= Zane's Cycles =

Bicycle store in Branford, Connecticut, U.S.

Zane's Cycles is a New England bicycle store located in Branford, Connecticut, started by Christopher J. Zane in October 1981, at the age of 16. Since then, the store has grown from a local bicycle and hobby shop, to the largest P&I (Premiums and Incentives) distributor of bicycles in the United States. After several acquisitions, Zane's Inc. now supplies more than 65 premium household brands to the P&I industry.

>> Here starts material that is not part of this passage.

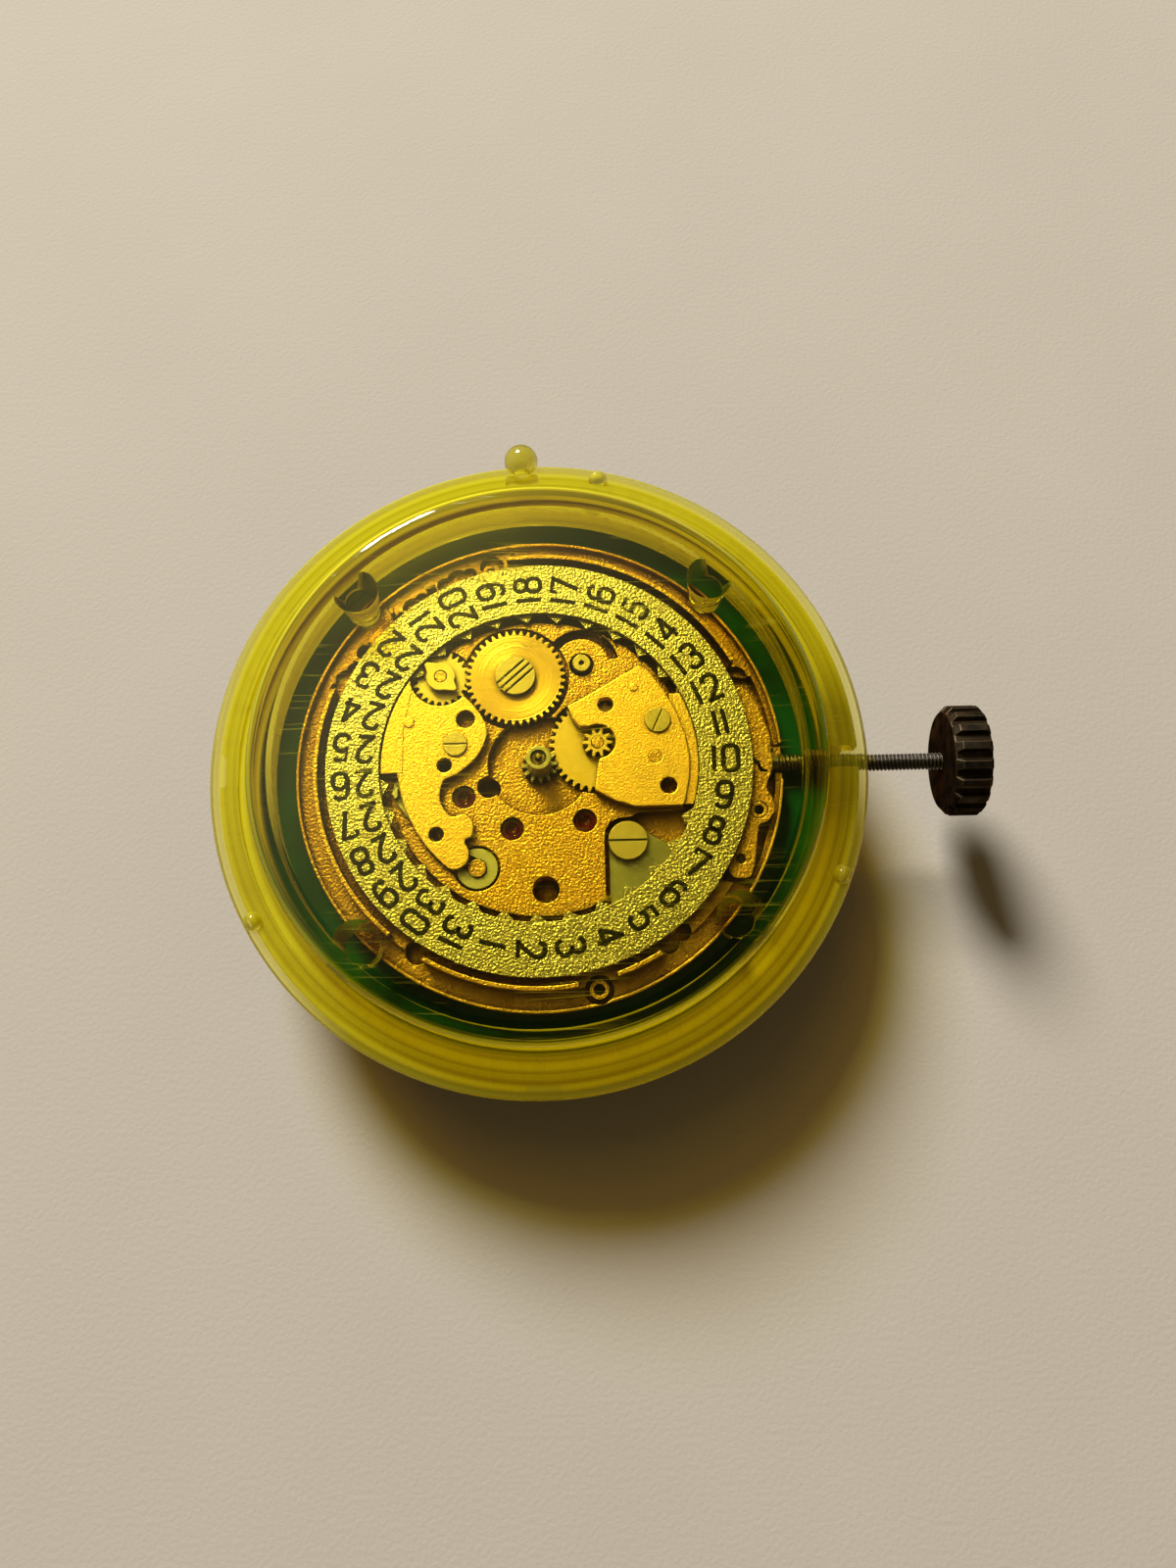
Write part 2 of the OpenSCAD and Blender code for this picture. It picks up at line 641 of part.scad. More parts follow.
module date_drive_wheel() {
    bore_r = 0.6;
    color([0.9, 0.68, 0.12]) at(drive_at) difference() {
        union() {
            gear(drive_teeth, date_m, date_dir, flange_z + 0.15, flange_z + 0.52);
            disc(1.2, flange_z + 0.04, flange_z + 0.2);
        }
        disc(bore_r, 0, 20);
    }
}

module drive_wheel_screw() {
    shoulder_r = 0.55;
    color([0.72, 0.7, 0.5]) at(drive_at) {
        slotted_screw(1.05, shoulder_r, flange_z + 0.56, 0.26, 0.56, 0.13, 3, 42);
        disc(0.3, tray_z + 0.3, flange_z + 0.02);
    }
}

module date_finger_wheel() {
    turn = mesh_turn(date_dir, drive_teeth, date_dir, finger_teeth);
    finger_z = ring_z + tooth_t + 0.04;
    color([0.86, 0.78, 0.3]) at(finger_at) difference() {
        union() {
            gear(finger_teeth, date_m, turn, flange_z + 0.16, flange_z + 0.34);
            disc(0.62, flange_z + 0.3, finger_z + eps);
            plate(finger_z, finger_z + 0.18) {
                circle(r = 0.75);
                for (side = [0, 180])
                    rotate(137 + side)
                        polygon([[0, -0.72], [0.5, -0.52], [1.08, -0.08], [1.1, 0.08], [0.7, 0.3], [0, 0.6]]);
            }
        }
        disc(0.35, 0, 20);
    }
}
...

The story of Zane's growth from small shop owner to major distributor found its way into several major business publications and college courses on marketing. Inc. and Fortune magazines both wrote positively of his aggressive local strategies, labeling them in some cases as "guerrilla marketing". An example was his tactic of purchasing competitor's phone numbers after putting them out of business.

In another quite opposite strategy, his focus on establishing a bond with the customer through simple gestures—like selling children's helmets at dealer cost, and offering lifetime guarantees—was a topic in an article by the Harvard Business Review.

Christopher Zane authored Reinventing the Wheel, the science of creating lifetime customers, BenBella, 2011. The book is a case study of Zane's Cycle growth by continuously improving the customer experience and customer service. Zane presents internationally at conferences, universities, and corporate meetings on the topic of extraordinary customer service and Customer Lifetime Value (clv).